Not exactly... There are some Hungarian cities with -ban/-ben, too:
Komáromban, Pozsonyban (now Bratislava, but for about a thousend years part of Hungary), Egerben... 

In case of the foreign cities the inessive is used, perhaps always: Londonban, Párizsban, Rómaban, New Yorkban, Nápolyban, Los Angelesben ... (except of the historical Hungarian cities, of course, even if they belong now to other states: Aradon, Kassán, Ungváron ...)

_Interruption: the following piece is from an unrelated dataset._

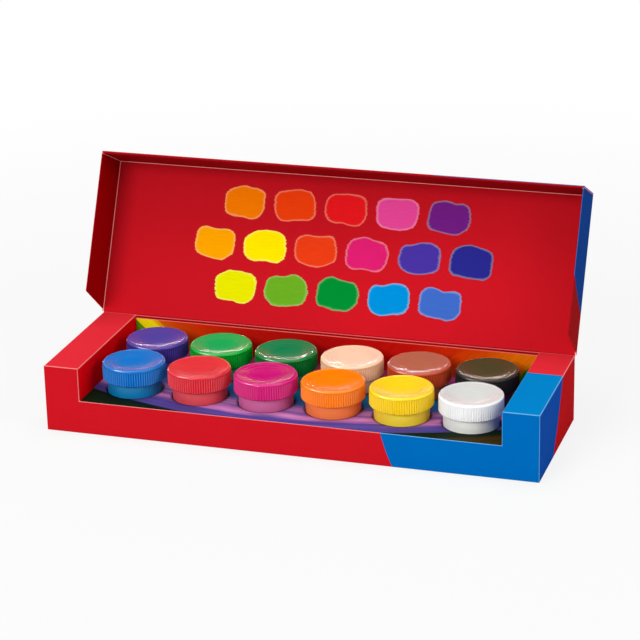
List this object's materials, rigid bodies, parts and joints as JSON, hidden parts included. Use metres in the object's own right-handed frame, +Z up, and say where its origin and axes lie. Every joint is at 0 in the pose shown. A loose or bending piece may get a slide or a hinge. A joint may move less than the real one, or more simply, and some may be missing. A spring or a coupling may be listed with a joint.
{
  "type": "tempera paint set",
  "caption": "Folded card paint box standing open, with a tray lid on its back crease, a window cut in the front, a printed insert and two rows of small ribbed screw-cap jars of tempera paint.",
  "frame": {"origin": "centre of the carton's underside, under the middle of the box without its lid", "axes": "+X to the right along the box, +Y from the windowed front to the back crease, +Z up"},
  "size_m": [0.2868, 0.1294, 0.1347],
  "materials": {
    "printed_board": "satin",
    "insert_card": "satin",
    "blue_cup": "satin",
    "blue_paint": "gloss",
    "blue_cap": "gloss",
    "red_cup": "satin",
    "red_paint": "gloss",
    "red_cap": "gloss",
    "magenta_cup": "satin",
    "magenta_paint": "gloss",
    "magenta_cap": "gloss",
    "orange_cup": "satin",
    "orange_paint": "gloss",
    "orange_cap": "gloss",
    "yellow_cup": "satin",
    "yellow_paint": "gloss",
    "yellow_cap": "gloss",
    "white_cup": "satin",
    "white_paint": "gloss",
    "white_cap": "gloss",
    "violet_cup": "satin",
    "violet_paint": "gloss",
    "violet_cap": "gloss",
    "light_green_cup": "satin",
    "light_green_paint": "gloss",
    "light_green_cap": "gloss",
    "dark_green_cup": "satin",
    "dark_green_paint": "gloss",
    "dark_green_cap": "gloss",
    "peach_cup": "satin",
    "peach_paint": "gloss",
    "peach_cap": "gloss",
    "brown_cup": "satin",
    "brown_paint": "gloss",
    "brown_cap": "gloss",
    "black_cup": "satin",
    "black_paint": "gloss",
    "black_cap": "gloss"
  },
  "bodies": {
    "carton": {"carton_floor": "printed_board", "front_wall": "printed_board", "back_wall": "printed_board", "left_end": "printed_board", "right_end": "printed_board", "corner_tabs": "printed_board", "insert_deck": "insert_card", "insert_front_leg": "insert_card", "insert_back_panel": "insert_card"},
    "lid": {"lid_panel": "printed_board", "lid_front_wall": "printed_board", "lid_left_wall": "printed_board", "lid_right_wall": "printed_board", "lid_glue_tabs": "printed_board"},
    "blue_jar": {"blue_cup": "blue_cup", "blue_paint": "blue_paint"},
    "blue_lid": {"blue_cap": "blue_cap"},
    "red_jar": {"red_cup": "red_cup", "red_paint": "red_paint"},
    "red_lid": {"red_cap": "red_cap"},
    "magenta_jar": {"magenta_cup": "magenta_cup", "magenta_paint": "magenta_paint"},
    "magenta_lid": {"magenta_cap": "magenta_cap"},
    "orange_jar": {"orange_cup": "orange_cup", "orange_paint": "orange_paint"},
    "orange_lid": {"orange_cap": "orange_cap"},
    "yellow_jar": {"yellow_cup": "yellow_cup", "yellow_paint": "yellow_paint"},
    "yellow_lid": {"yellow_cap": "yellow_cap"},
    "white_jar": {"white_cup": "white_cup", "white_paint": "white_paint"},
    "white_lid": {"white_cap": "white_cap"},
    "violet_jar": {"violet_cup": "violet_cup", "violet_paint": "violet_paint"},
    "violet_lid": {"violet_cap": "violet_cap"},
    "light_green_jar": {"light_green_cup": "light_green_cup", "light_green_paint": "light_green_paint"},
    "light_green_lid": {"light_green_cap": "light_green_cap"},
    "dark_green_jar": {"dark_green_cup": "dark_green_cup", "dark_green_paint": "dark_green_paint"},
    "dark_green_lid": {"dark_green_cap": "dark_green_cap"},
    "peach_jar": {"peach_cup": "peach_cup", "peach_paint": "peach_paint"},
    "peach_lid": {"peach_cap": "peach_cap"},
    "brown_jar": {"brown_cup": "brown_cup", "brown_paint": "brown_paint"},
    "brown_lid": {"brown_cap": "brown_cap"},
    "black_jar": {"black_cup": "black_cup", "black_paint": "black_paint"},
    "black_lid": {"black_cap": "black_cap"}
  },
  "joints": [
    {"name": "lid_hinge", "type": "hinge", "parent": "carton", "child": "lid", "pos_m": [0, 0.04475, 0.03955], "axis": [-1, 0, 0], "range_deg": [-115.5, 85]},
    {"name": "blue_jar_lift", "type": "slide", "parent": "carton", "child": "blue_jar", "axis": [0, 0, 1], "range_m": [0, 0.045]},
    {"name": "blue_cap_lift", "type": "slide", "parent": "blue_jar", "child": "blue_lid", "axis": [0, 0, 1], "range_m": [0, 0.02]},
    {"name": "red_jar_lift", "type": "slide", "parent": "carton", "child": "red_jar", "axis": [0, 0, 1], "range_m": [0, 0.045]},
    {"name": "red_cap_lift", "type": "slide", "parent": "red_jar", "child": "red_lid", "axis": [0, 0, 1], "range_m": [0, 0.02]},
    {"name": "magenta_jar_lift", "type": "slide", "parent": "carton", "child": "magenta_jar", "axis": [0, 0, 1], "range_m": [0, 0.045]},
    {"name": "magenta_cap_lift", "type": "slide", "parent": "magenta_jar", "child": "magenta_lid", "axis": [0, 0, 1], "range_m": [0, 0.02]},
    {"name": "orange_jar_lift", "type": "slide", "parent": "carton", "child": "orange_jar", "axis": [0, 0, 1], "range_m": [0, 0.045]},
    {"name": "orange_cap_lift", "type": "slide", "parent": "orange_jar", "child": "orange_lid", "axis": [0, 0, 1], "range_m": [0, 0.02]},
    {"name": "yellow_jar_lift", "type": "slide", "parent": "carton", "child": "yellow_jar", "axis": [0, 0, 1], "range_m": [0, 0.045]},
    {"name": "yellow_cap_lift", "type": "slide", "parent": "yellow_jar", "child": "yellow_lid", "axis": [0, 0, 1], "range_m": [0, 0.02]},
    {"name": "white_jar_lift", "type": "slide", "parent": "carton", "child": "white_jar", "axis": [0, 0, 1], "range_m": [0, 0.045]},
    {"name": "white_cap_lift", "type": "slide", "parent": "white_jar", "child": "white_lid", "axis": [0, 0, 1], "range_m": [0, 0.02]},
    {"name": "violet_jar_lift", "type": "slide", "parent": "carton", "child": "violet_jar", "axis": [0, 0, 1], "range_m": [0, 0.045]},
    {"name": "violet_cap_lift", "type": "slide", "parent": "violet_jar", "child": "violet_lid", "axis": [0, 0, 1], "range_m": [0, 0.02]},
    {"name": "light_green_jar_lift", "type": "slide", "parent": "carton", "child": "light_green_jar", "axis": [0, 0, 1], "range_m": [0, 0.045]},
    {"name": "light_green_cap_lift", "type": "slide", "parent": "light_green_jar", "child": "light_green_lid", "axis": [0, 0, 1], "range_m": [0, 0.02]},
    {"name": "dark_green_jar_lift", "type": "slide", "parent": "carton", "child": "dark_green_jar", "axis": [0, 0, 1], "range_m": [0, 0.045]},
    {"name": "dark_green_cap_lift", "type": "slide", "parent": "dark_green_jar", "child": "dark_green_lid", "axis": [0, 0, 1], "range_m": [0, 0.02]},
    {"name": "peach_jar_lift", "type": "slide", "parent": "carton", "child": "peach_jar", "axis": [0, 0, 1], "range_m": [0, 0.045]},
    {"name": "peach_cap_lift", "type": "slide", "parent": "peach_jar", "child": "peach_lid", "axis": [0, 0, 1], "range_m": [0, 0.02]},
    {"name": "brown_jar_lift", "type": "slide", "parent": "carton", "child": "brown_jar", "axis": [0, 0, 1], "range_m": [0, 0.045]},
    {"name": "brown_cap_lift", "type": "slide", "parent": "brown_jar", "child": "brown_lid", "axis": [0, 0, 1], "range_m": [0, 0.02]},
    {"name": "black_jar_lift", "type": "slide", "parent": "carton", "child": "black_jar", "axis": [0, 0, 1], "range_m": [0, 0.045]},
    {"name": "black_cap_lift", "type": "slide", "parent": "black_jar", "child": "black_lid", "axis": [0, 0, 1], "range_m": [0, 0.02]}
  ]
}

I don't know if there exists a precise rule, but I dont'believe. Maybe someone else on the forum could tell it...


----------



## trampymouse

Thank you very much- I understand. I think that in every language there is the occasional oddity that's difficult to understand.


----------



## Zsanna

trampymouse said:


> (...) So, is the inessive (-ban/-ben) used for for foreign cities and the superessive (-n/-on/-en/-ön) used for native Hungarian cities?



I would say that it could be called the rough and ready rule.

But some Hungarian towns are beyond our present day frontiers - as francis suggested (Arad, Kassa, etc.) so that needs taking into consideration. 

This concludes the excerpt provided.